◆ Your instructions
Pull out the lines from the line containing "bearing_nipple()" through the line containing "return low, high", both lines included, and copy them exactly.

◆ Recorded information
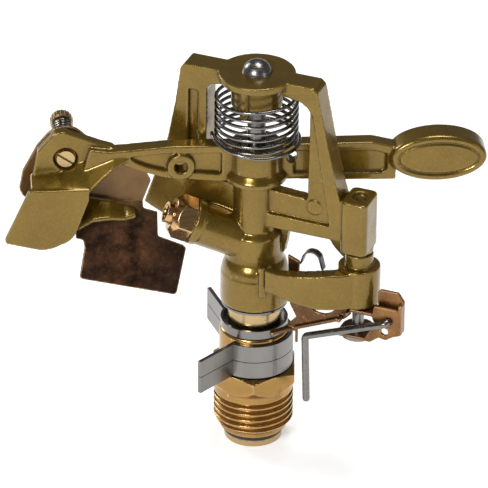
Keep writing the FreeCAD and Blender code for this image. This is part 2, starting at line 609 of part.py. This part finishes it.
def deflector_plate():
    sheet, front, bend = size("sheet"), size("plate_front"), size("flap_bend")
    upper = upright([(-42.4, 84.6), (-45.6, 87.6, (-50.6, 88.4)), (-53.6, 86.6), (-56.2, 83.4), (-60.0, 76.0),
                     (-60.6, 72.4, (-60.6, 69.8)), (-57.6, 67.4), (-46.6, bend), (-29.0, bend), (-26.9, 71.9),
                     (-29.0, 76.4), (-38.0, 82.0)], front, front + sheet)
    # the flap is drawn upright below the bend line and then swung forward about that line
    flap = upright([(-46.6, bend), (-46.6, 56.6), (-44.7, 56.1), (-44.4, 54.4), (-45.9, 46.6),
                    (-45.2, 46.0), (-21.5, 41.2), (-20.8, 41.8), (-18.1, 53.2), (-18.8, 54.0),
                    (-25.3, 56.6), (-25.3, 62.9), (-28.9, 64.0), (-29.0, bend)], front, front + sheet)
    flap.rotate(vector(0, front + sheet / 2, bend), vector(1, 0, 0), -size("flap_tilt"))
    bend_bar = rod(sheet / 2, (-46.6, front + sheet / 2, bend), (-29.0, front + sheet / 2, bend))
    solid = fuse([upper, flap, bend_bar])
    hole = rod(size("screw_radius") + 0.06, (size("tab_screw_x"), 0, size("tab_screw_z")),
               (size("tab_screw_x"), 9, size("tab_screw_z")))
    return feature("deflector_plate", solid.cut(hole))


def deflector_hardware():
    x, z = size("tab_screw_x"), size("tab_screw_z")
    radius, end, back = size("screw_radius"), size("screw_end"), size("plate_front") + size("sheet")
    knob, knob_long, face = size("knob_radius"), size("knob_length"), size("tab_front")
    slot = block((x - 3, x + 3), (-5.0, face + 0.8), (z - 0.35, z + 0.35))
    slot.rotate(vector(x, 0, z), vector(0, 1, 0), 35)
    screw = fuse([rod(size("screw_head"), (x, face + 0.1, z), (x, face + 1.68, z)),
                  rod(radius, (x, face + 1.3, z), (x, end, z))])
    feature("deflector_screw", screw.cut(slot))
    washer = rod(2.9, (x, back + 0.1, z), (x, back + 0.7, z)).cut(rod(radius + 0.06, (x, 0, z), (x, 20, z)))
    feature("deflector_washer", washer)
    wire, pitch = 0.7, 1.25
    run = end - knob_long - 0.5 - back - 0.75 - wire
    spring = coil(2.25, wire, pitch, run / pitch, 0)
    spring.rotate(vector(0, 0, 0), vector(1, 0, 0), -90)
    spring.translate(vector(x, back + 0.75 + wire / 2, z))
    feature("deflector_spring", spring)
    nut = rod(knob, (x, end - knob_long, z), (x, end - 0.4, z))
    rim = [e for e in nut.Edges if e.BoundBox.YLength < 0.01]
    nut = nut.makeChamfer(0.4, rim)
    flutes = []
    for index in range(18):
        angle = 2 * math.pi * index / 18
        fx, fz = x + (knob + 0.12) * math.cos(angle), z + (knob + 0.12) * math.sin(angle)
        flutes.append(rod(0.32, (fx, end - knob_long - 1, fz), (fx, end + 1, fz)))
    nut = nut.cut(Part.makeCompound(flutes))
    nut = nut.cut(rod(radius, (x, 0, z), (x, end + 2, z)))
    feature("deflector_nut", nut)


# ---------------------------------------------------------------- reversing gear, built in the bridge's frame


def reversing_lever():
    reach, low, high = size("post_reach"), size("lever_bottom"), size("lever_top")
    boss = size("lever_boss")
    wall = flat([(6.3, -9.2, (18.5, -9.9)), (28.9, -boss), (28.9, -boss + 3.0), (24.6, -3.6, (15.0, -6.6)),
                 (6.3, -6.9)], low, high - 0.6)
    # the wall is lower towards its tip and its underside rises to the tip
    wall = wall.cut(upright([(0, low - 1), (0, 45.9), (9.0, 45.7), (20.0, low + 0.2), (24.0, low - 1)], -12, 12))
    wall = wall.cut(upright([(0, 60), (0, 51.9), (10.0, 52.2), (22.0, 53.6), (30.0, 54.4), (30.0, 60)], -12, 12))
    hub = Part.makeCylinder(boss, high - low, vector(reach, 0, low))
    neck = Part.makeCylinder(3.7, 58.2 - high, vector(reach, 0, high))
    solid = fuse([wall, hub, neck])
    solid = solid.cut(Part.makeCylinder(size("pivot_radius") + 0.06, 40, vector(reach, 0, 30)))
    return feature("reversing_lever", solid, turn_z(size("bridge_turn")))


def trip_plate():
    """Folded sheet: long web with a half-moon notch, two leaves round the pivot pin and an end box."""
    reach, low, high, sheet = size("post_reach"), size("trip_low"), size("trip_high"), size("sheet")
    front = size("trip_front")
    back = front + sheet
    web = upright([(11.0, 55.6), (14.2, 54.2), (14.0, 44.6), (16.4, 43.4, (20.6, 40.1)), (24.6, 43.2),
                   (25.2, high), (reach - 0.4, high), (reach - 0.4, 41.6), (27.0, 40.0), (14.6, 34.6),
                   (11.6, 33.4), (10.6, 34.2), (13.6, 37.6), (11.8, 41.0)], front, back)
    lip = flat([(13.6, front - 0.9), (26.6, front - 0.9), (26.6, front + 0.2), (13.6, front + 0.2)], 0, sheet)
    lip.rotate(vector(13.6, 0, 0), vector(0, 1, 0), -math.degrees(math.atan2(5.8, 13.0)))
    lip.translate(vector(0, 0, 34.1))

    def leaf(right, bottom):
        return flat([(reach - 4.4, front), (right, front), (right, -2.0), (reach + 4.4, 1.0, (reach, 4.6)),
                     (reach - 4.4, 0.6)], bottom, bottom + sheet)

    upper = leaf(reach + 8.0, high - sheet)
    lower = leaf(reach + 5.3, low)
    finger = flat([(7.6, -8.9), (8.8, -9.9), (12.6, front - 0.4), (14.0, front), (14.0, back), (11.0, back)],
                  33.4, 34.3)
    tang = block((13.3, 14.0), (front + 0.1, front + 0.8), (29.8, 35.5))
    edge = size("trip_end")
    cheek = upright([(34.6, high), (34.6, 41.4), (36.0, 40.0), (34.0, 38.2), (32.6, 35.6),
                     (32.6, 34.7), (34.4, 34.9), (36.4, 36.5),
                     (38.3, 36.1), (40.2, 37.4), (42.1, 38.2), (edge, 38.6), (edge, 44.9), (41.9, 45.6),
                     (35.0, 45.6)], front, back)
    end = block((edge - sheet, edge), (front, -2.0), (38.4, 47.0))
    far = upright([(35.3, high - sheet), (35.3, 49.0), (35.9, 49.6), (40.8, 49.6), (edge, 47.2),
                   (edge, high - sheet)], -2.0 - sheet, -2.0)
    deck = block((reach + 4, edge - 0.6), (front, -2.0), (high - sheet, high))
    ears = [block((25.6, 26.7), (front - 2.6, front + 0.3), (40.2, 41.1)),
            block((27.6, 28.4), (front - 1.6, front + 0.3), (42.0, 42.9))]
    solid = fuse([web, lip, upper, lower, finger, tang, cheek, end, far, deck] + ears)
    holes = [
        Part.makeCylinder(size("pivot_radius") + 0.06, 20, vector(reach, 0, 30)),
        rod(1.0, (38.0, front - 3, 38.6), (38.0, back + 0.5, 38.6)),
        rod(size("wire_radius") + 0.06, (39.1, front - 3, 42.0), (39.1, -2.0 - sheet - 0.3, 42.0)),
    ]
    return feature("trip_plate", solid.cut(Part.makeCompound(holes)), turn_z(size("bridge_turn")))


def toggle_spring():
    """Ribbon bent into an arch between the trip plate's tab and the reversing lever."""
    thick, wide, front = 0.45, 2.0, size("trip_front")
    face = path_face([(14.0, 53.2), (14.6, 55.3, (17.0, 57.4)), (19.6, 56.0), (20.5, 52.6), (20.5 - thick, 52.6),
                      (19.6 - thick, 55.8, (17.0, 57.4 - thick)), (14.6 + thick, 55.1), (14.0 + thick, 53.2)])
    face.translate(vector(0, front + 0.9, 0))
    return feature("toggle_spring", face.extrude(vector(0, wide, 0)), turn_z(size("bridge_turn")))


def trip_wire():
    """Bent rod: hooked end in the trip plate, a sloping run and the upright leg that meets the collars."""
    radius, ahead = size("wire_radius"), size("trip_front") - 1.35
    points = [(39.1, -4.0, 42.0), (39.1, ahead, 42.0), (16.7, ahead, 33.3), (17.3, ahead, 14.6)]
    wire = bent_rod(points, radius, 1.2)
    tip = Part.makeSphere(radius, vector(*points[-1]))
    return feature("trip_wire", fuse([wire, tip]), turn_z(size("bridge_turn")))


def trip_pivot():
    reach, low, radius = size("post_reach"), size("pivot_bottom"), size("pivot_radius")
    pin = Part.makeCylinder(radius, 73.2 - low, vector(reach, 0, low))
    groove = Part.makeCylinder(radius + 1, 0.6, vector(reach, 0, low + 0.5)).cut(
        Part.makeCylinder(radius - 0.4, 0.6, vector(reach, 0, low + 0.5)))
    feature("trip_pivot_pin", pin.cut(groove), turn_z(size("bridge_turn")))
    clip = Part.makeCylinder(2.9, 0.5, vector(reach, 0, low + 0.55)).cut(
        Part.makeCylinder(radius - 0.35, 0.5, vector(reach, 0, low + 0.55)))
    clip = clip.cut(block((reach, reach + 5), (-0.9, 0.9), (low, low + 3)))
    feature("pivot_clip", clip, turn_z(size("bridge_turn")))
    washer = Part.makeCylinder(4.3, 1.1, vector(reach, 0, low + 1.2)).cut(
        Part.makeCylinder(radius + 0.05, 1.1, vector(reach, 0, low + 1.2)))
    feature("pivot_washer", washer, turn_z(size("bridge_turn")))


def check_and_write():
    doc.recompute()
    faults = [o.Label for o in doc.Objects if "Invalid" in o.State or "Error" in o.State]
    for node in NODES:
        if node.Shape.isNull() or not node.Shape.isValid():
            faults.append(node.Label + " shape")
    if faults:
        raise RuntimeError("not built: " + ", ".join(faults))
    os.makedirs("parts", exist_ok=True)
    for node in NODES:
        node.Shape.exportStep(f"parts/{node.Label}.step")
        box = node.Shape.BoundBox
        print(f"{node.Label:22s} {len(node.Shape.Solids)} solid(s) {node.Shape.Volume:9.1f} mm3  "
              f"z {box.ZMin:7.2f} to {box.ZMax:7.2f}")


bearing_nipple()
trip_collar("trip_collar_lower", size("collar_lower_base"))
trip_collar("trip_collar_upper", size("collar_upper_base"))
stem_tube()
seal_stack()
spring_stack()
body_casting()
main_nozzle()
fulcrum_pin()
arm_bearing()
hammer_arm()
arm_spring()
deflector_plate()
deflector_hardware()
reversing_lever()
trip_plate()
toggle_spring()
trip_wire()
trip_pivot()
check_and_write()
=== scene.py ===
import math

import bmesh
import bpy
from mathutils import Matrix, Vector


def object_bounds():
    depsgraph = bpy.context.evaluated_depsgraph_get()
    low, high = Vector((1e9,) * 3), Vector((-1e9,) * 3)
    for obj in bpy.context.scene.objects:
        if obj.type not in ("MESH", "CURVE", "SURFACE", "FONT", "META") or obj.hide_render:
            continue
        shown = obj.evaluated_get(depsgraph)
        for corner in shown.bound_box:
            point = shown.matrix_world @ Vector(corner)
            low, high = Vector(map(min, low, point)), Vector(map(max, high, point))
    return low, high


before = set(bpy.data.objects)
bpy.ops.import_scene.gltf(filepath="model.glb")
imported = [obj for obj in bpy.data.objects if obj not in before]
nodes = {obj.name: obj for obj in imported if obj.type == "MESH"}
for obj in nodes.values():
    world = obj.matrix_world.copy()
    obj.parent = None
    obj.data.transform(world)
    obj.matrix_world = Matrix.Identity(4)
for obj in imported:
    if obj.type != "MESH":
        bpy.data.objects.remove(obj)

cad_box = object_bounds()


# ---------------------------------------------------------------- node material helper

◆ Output
bearing_nipple()
trip_collar("trip_collar_lower", size("collar_lower_base"))
trip_collar("trip_collar_upper", size("collar_upper_base"))
stem_tube()
seal_stack()
spring_stack()
body_casting()
main_nozzle()
fulcrum_pin()
arm_bearing()
hammer_arm()
arm_spring()
deflector_plate()
deflector_hardware()
reversing_lever()
trip_plate()
toggle_spring()
trip_wire()
trip_pivot()
check_and_write()
=== scene.py ===
import math

import bmesh
import bpy
from mathutils import Matrix, Vector


def object_bounds():
    depsgraph = bpy.context.evaluated_depsgraph_get()
    low, high = Vector((1e9,) * 3), Vector((-1e9,) * 3)
    for obj in bpy.context.scene.objects:
        if obj.type not in ("MESH", "CURVE", "SURFACE", "FONT", "META") or obj.hide_render:
            continue
        shown = obj.evaluated_get(depsgraph)
        for corner in shown.bound_box:
            point = shown.matrix_world @ Vector(corner)
            low, high = Vector(map(min, low, point)), Vector(map(max, high, point))
    return low, high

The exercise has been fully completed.